DATA SECTION:
▽

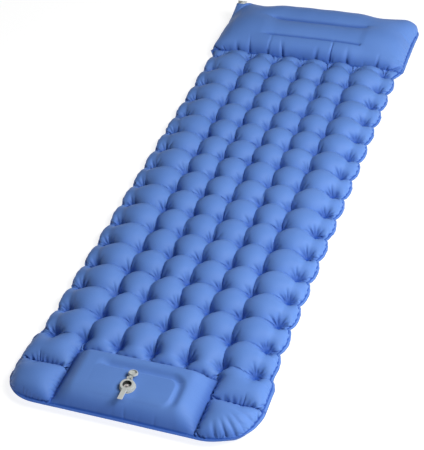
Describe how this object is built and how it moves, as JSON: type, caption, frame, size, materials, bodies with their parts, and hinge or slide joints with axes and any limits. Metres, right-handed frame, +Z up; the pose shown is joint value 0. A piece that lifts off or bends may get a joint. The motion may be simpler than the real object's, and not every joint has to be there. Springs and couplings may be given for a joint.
{
  "type": "inflatable camping pad with pillow",
  "caption": "Self-contained inflatable sleeping pad with quilted air cells, a raised pillow end, a foot-press pump box and two push-fit air valves.",
  "frame": {"origin": "middle of the underside, on the floor", "axes": "+Y from the foot end with the pump to the head end with the pillow, +X to the sleeper's right when lying face up seen from above with the head at +Y, +Z up"},
  "size_m": [0.716, 2, 0.105],
  "materials": {
    "fabric_blue": "satin coated plain-weave nylon",
    "inner_film": "matt coated inner face of the same nylon",
    "foam": "open-cell foam",
    "valve_grey": "satin moulded thermoplastic urethane",
    "pin_plastic": "smooth hard plastic",
    "silicone": "translucent soft silicone",
    "seal_rubber": "matt seal rubber"
  },
  "bodies": {
    "pad": {"bottom_sheet": "fabric_blue", "mattress_top": "fabric_blue", "foot_panel_left": "fabric_blue", "foot_panel_right": "fabric_blue", "pillow_top": "fabric_blue", "pillow_baffle_front": "inner_film", "pillow_baffle_rear": "inner_film", "pump_chamber_wall": "inner_film", "pump_skirt": "fabric_blue", "pump_foam": "foam", "transfer_seat": "valve_grey", "deflate_base": "valve_grey"},
    "pump": {"pump_panel": "fabric_blue", "inlet_base": "valve_grey"},
    "inlet_plug_body": {"inlet_plug": "valve_grey", "inlet_gasket": "seal_rubber", "inlet_hinge_pin": "pin_plastic"},
    "inlet_flap_body": {"inlet_flap": "silicone"},
    "inlet_cap_body": {"inlet_cap": "valve_grey"},
    "transfer_flap_body": {"transfer_flap": "seal_rubber"},
    "deflate_plug_body": {"deflate_plug": "valve_grey", "deflate_gasket": "seal_rubber"}
  },
  "joints": [
    {"name": "pump_press", "type": "slide", "parent": "pad", "child": "pump", "axis": [0, 0, -1], "range_m": [0, 0.032], "stiffness_N_per_m": 2000, "deforming": ["pump_skirt", "pump_foam"]},
    {"name": "inlet_plug_pull", "type": "slide", "parent": "pump", "child": "inlet_plug_body", "axis": [0, 0, 1], "range_m": [0, 0.01]},
    {"name": "inlet_flap_open", "type": "slide", "parent": "inlet_plug_body", "child": "inlet_flap_body", "axis": [0, 0, -1], "range_m": [0, 0.002], "stiffness_N_per_m": 60},
    {"name": "inlet_cap_close", "type": "hinge", "parent": "inlet_plug_body", "child": "inlet_cap_body", "pos_m": [0, -0.9022, 0.0881], "axis": [1, 0, 0], "range_deg": [0, 195]},
    {"name": "transfer_flap_open", "type": "hinge", "parent": "pad", "child": "transfer_flap_body", "pos_m": [0, -0.8018, 0.021], "axis": [1, 0, 0], "range_deg": [0, 35], "stiffness_Nm_per_rad": 0.0004},
    {"name": "deflate_plug_pull", "type": "slide", "parent": "pad", "child": "deflate_plug_body", "axis": [0, 0.5547, 0.8321], "range_m": [0, 0.009]}
  ]
}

△

REQUEST: Track down every line of the material containing the string "axes", and copy it.

EXPECTED ANSWER:
Describe how this object is built and how it moves, as JSON: type, caption, frame, size, materials, bodies with their parts, and hinge or slide joints with axes and any limits. Metres, right-handed frame, +Z up; the pose shown is joint value 0. A piece that lifts off or bends may get a joint. The motion may be simpler than the real object's, and not every joint has to be there. Springs and couplings may be given for a joint.
  "frame": {"origin": "middle of the underside, on the floor", "axes": "+Y from the foot end with the pump to the head end with the pillow, +X to the sleeper's right when lying face up seen from above with the head at +Y, +Z up"},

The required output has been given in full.